Big Five UEFA: la Serie A prima per numero di calciatori stranieri
(di Davide Pollastri) – La Serie A si distingue tra i principali campionati europei per l’elevata presenza di stranieri: 384 giocatori su 569 (il 67,5% del totale). Superata, seppur di poco, la Premier League, dove i ‘foreign players’ sono 366 (il 67,4% dei tesserati). Seguono poi la Ligue 1, con 293 calciatori non francesi (il 61,8%), e la Bundesliga, dove gli atleti provenienti dall’estero sono 272 (il 54%). A capovolgere la tendenza è LaLiga: in Spagna sono ancora i talenti locali a primeggiare, con soli 204 stranieri su 495 giocatori (pari al 41,2%).

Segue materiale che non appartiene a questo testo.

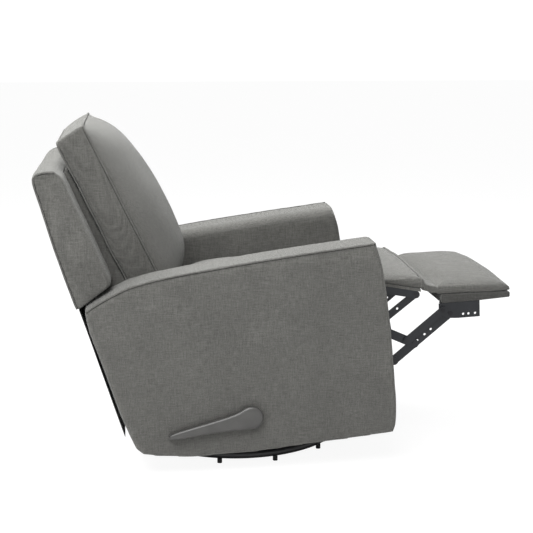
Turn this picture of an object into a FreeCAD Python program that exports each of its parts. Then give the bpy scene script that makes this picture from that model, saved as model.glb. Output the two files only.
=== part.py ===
import FreeCAD, Part
import math
import os
import re

import Sketcher
from FreeCAD import Placement, Rotation, Vector

# Swivel glider recliner with the footrest open.
# X points to the front of the chair, Y to the sitter's left and Z up.
# The origin is on the floor, on the swivel axis.
# The seat box is drawn level and then tipped about its rear tilt pins, as the open footrest tips it.
# All lengths are millimetres and all angles are degrees.
SIZES = {
    # Overall
    "overall_width": 805,
    "arm_width": 145,
    "seat_tilt": 2.93,
    "plate_thick": 3,
    "layer_gap": 1.5,
    "running_gap": 0.05,
    "soft_gap": 0.5,
    # Floor ring and swivel
    "ring_radius": 312,
    "ring_tube_radius": 11,
    "ring_height": 24.5,
    "glide_count": 12,
    "glide_radius": 7,
    "glide_height": 13,
    "glide_stem_radius": 3,
    "glide_stem_rise": 5,
    "glide_first_angle": 15,
    "cross_arm_width": 45,
    "cross_arm_low": 24,
    "cross_arm_thick": 6,
    "swivel_plate_radius": 110,
    "swivel_bolt_radius": 8,
    "swivel_bolt_head": 14,
    "ball_count": 18,
    "ball_radius": 4.5,
    "ball_circle_radius": 85,
    "ball_gap": 0.15,
    # Glider
    "hanger_length": 120,
    "hanger_top": 230,
    "hanger_spread": 120,
    "hanger_thick": 6,
    "hanger_end_radius": 14,
    "hanger_pin_radius": 5,
    "hanger_pin_head": 8,
    "glider_side_inner": 190,
    "glider_side_low": 50,
    "glider_side_half": 150,
    "glider_layer_gap": 2,
    "base_tube_width": 30,
    "base_tube_height": 20,
    "base_tube_wall": 2,
    "base_tube_x": 60,
    "platform_half": 205,
    "platform_low": 95,
    "platform_top": 150,
    "platform_tube_radius": 10,
    "platform_tube_wall": 2,
    "platform_tube_x": 192,
    "platform_tube_z": 122,
    "tilt_pivot_x": -150,
    "tilt_pivot_z": 160,
    "tilt_pin_radius": 8,
    "tilt_eye_radius": 20,
    # Arms
    "arm_rear_low_x": -314,
    "arm_rear_low_z": 79,
    "arm_front_low_x": 403,
    "arm_front_low_z": 80,
    "arm_front_top_x": 372,
    "arm_front_top_z": 628,
    "arm_hump_x": -190,
    "arm_hump_z": 576.5,
    "arm_rear_top_x": -432,
    "arm_rear_top_z": 495,
    "arm_rear_bow": 11,
    "arm_hump_bow": 22,
    "arm_bottom_bow": 25,
    "arm_shell": 15,
    "arm_roll_radius": 16,
    "arm_panel_thick": 15,
    "arm_frame_inset": 26,
    "arm_frame_rail": 60,
    # Seat box
    "seat_frame_low": 425,
    "seat_frame_thick": 22,
    "seat_frame_rear": -190,
    "seat_frame_front": 335,
    "seat_frame_rail": 38,
    "seat_spring_count": 5,
    "seat_spring_wire": 1.9,
    "seat_spring_pitch": 78,
    "seat_spring_swing": 16,
    "seat_spring_turns": 14,
    "seat_cushion_rear": -132,
    "seat_cushion_front": 354,
    "seat_cushion_low": 448,
    "seat_cushion_side_top": 488,
    "seat_cushion_crown": 512,
    "seat_cushion_side_gap": 4.5,
    "rear_rail_x": -285,
    "rear_rail_thick": 20,
    "rear_rail_low": 92,
    "rear_rail_high": 200,
    "rear_cloth_side_gap": 57.5,
    "rear_cloth_thick": 1.5,
    "rear_cloth_top_x": -466,
    "rear_cloth_top_z": 474,
    "rear_cloth_low_x": -350,
    "rear_cloth_low_z": 104,
    # Footrest linkage, level positions
    "lower_pivot_x": 218,
    "lower_pivot_z": 355,
    "upper_pivot_x": 280,
    "upper_pivot_z": 402,
    "mid_pivot_x": 372,
    "mid_pivot_z": 468,
    "link_reach_x": 227,
    "link_reach_z": -115,
    "bar_reach_x": 172,
    "bar_reach_z": 130,
    "thin_bar_step_x": -23,
    "thin_bar_step_z": 12,
    "tab_reach_x": 144,
    "tab_reach_z": -34,
    "tab_foot_x": 6,
    "tab_foot_z": -46,
    "link_half_width": 13.2,
    "thin_half_width": 11,
    "rivet_radius": 4,
    "rivet_head_radius": 7,
    "rivet_head_thick": 1.2,
    "torque_tube_side": 20,
    "torque_tube_wall": 1.5,
    "torque_tube_reach": 60,
    "foot_bracket_rear_x": 602,
    "foot_bracket_front_x": 706,
    "foot_bracket_low_z": 354,
    "foot_bracket_top_z": 402,
    "foot_bracket_flange": 22,
    "foot_hole_radius": 3.6,
    "foot_board_rear_x": 590,
    "foot_board_front_x": 793,
    "foot_board_top_z": 429,
    "foot_pad_rear_x": 578,
    "foot_pad_front_x": 800,
    "foot_pad_crown_z": 482,
    "foot_pad_edge_z": 451,
    "foot_board_fall": 7,
    "footrest_side_gap": 5.5,
    "mid_pad_rear_x": 374,
    "mid_pad_front_x": 540,
    "mid_pad_top_z": 505,
    "mid_board_rear_x": 386,
    "mid_board_front_x": 530,
    "mid_board_thick": 8,
    "mid_flange_reach": 64,
    "mid_flange_width": 30,
    "mid_pad_side_gap": 7.5,
    # Handle
    "handle_pivot_x": 0,
    "handle_pivot_z": 162,
    "handle_angle": 8.5,
    "handle_hub_radius": 35,
    "handle_root_radius": 28,
    "handle_tip_radius": 9,
    "handle_length": 237,
    "handle_thick": 20,
    "handle_edge_round": 5,
    "handle_hub_step": 4,
    "handle_hub_round": 3,
    "handle_gap": 1.5,
    "handle_shaft_radius": 8,
    "handle_crank_length": 50,
    # Back
    "recline_pivot_x": -270,
    "recline_pivot_z": 300,
    "back_origin_x": -470,
    "back_origin_z": 481,
    "back_lean": 16.5,
    "back_side_step": 40.5,
    "back_top_rear": 373,
    "back_top_front": 362,
    "back_depth_top": 72,
    "back_depth_low": 104,
    "back_front_low": 42,
    "back_panel_thick": 14,
    "back_panel_side_gap": 11.5,
    "back_cavity_top": 345,
    "back_seam_gap": 3,
    "back_round": 18,
    "back_post_front": 38,
    "back_post_width": 25,
    "back_post_low": -150,
    "back_rail_height": 45,
    "back_spring_count": 4,
    "back_spring_pitch": 100,
    "back_spring_turns": 5,
    "filler_rear": 42,
    "filler_top": 363,
    "filler_depth_top": 86,
    "filler_depth_low": 136,
    "filler_low": -60,
    "cushion_origin_x": -343,
    "cushion_origin_z": 561,
    "cushion_lean": 25,
    "cushion_low": -118,
    "cushion_top": 408,
    "cushion_boxing": 84,
    "cushion_crown": 112,
    "cushion_overhang": 10.5,
    "cushion_low_side_gap": 7.5,
    "cushion_rear_bow": 8,
    "bracket_bend_x": 27,
    "bracket_bend_z": -95,
    "bracket_top_z": -15,
}

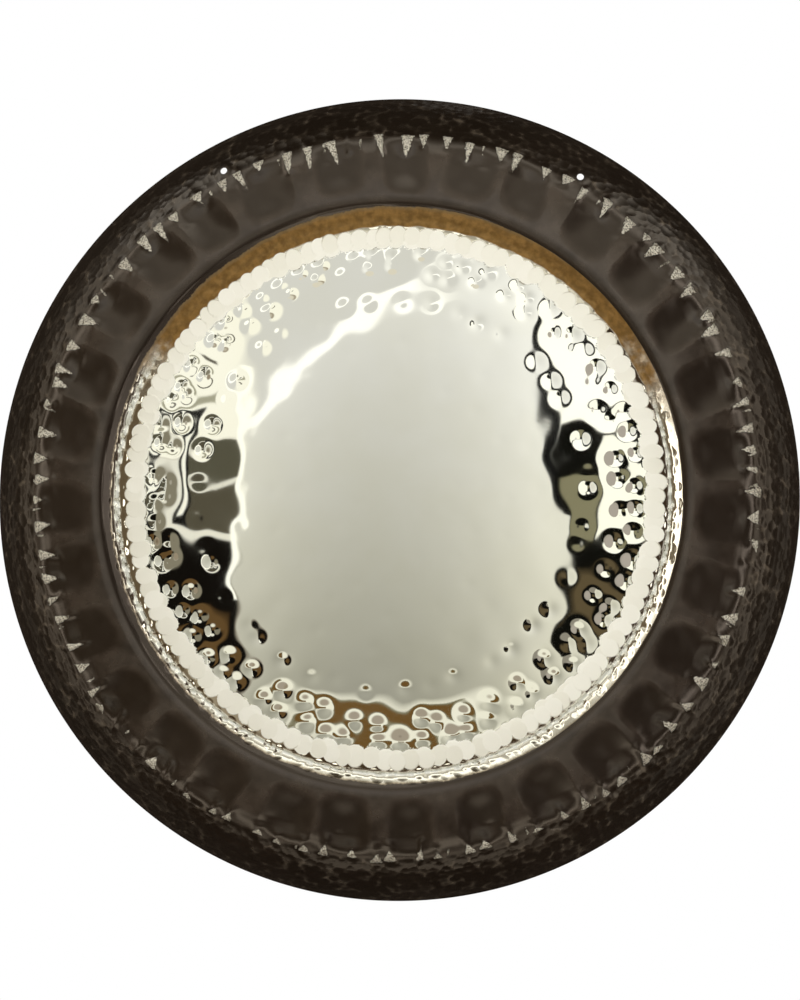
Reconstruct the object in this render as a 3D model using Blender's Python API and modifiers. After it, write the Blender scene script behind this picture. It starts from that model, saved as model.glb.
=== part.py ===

In Serie A, 384 giocatori su 569 sono stranieri (provenienti da 72 Paesi). A dirlo è Transfermarkt, che precisa come 38 di questi 384 professionisti arrivati da oltre confine siano francesi (il 9,9% del totale). Ma le note dolenti per chi auspica una Serie A più italiana non si esauriscono qui: se nel 2005/2006 i calciatori italiani giocavano 7 minuti su 10, oggi — come scrive Franco Vanni su La Repubblica — la proporzione è all’opposto. Nel girone d’andata del campionato in corso, infatti, il 66,9% dei minuti è stato giocato da stranieri, con una crescita del 4 per cento rispetto ai primi mesi del campionato precedente. Ma come si è arrivati a questa situazione? La sentenza Bosman, emessa dalla Corte di Giustizia dell’Unione Europea il 15 dicembre 1995, ha certamente avuto un ruolo decisivo. Questa non ha solo stabilito che le norme che impedivano ai calciatori di trasferirsi gratuitamente alla scadenza del contratto erano incompatibili con il diritto comunitario, ma, di fatto, ha proibito alle leghe di porre un tetto al numero di stranieri (restò in vigore solo il limite per i calciatori extracomunitari). A ciò, nel corso degli anni si sono aggiunti altri elementi, tra cui: gli interessi dei club, che non intendono precludersi la possibilità di concludere operazioni all’estero (soprattutto in quei mercati dove i talenti hanno costi contenuti); lo ‘ius soli sportivo’, normativa entrata in vigore nel 2016 che consente ai minori stranieri regolarmente residenti in Italia almeno dal compimento del decimo anno di età di essere tesserati dalle federazioni sportive con le stesse procedure previste per i cittadini italiani; i vantaggi offerti dal Decreto Crescita (su tutti la detassazione al 50% delle imposte prevista per i lavoratori che trasferiscono la propria residenza in Italia), abrogato a inizio 2024, ma — secondo quanto comunicato di recente dal presidente della Lega Serie A, Ezio Maria Simonelli — pronto a essere sostituito da una nuova norma pensata per aiutare i club.
Seppur con percentuali e numeri più bassi dei nostri, anche le altre principali leghe europee (ad eccezione de LaLiga) sono sempre più globalizzate. A tal proposito, è curioso osservare che anche in Bundesliga la colonia straniera più numerosa è quella francese (in Inghilterra e Spagna, invece, occupa la seconda posizione, superata solo dai brasiliani in Premier League e dagli argentini ne LaLiga). Questo dato ribadisce l’elevato appeal del calcio francese, nonché la capacità della Fédération française de football di creare ed esportare talenti. E qui emerge un punto chiave: il blasone della nazionale transalpina — vincitrice del Mondiale 2018 e finalista in Qatar nel 2022 — non è stato costruito puntando sull’impiego dei giocatori locali nei campionati nazionali. Ne consegue una riflessione: è parzialmente inesatto attribuire le difficoltà della Nazionale italiana alla massiccia presenza di stranieri nel nostro campionato. Se il calcio italiano, da anni, fatica a tornare ai livelli di un tempo, le ragioni vanno ricercate (anche) altrove.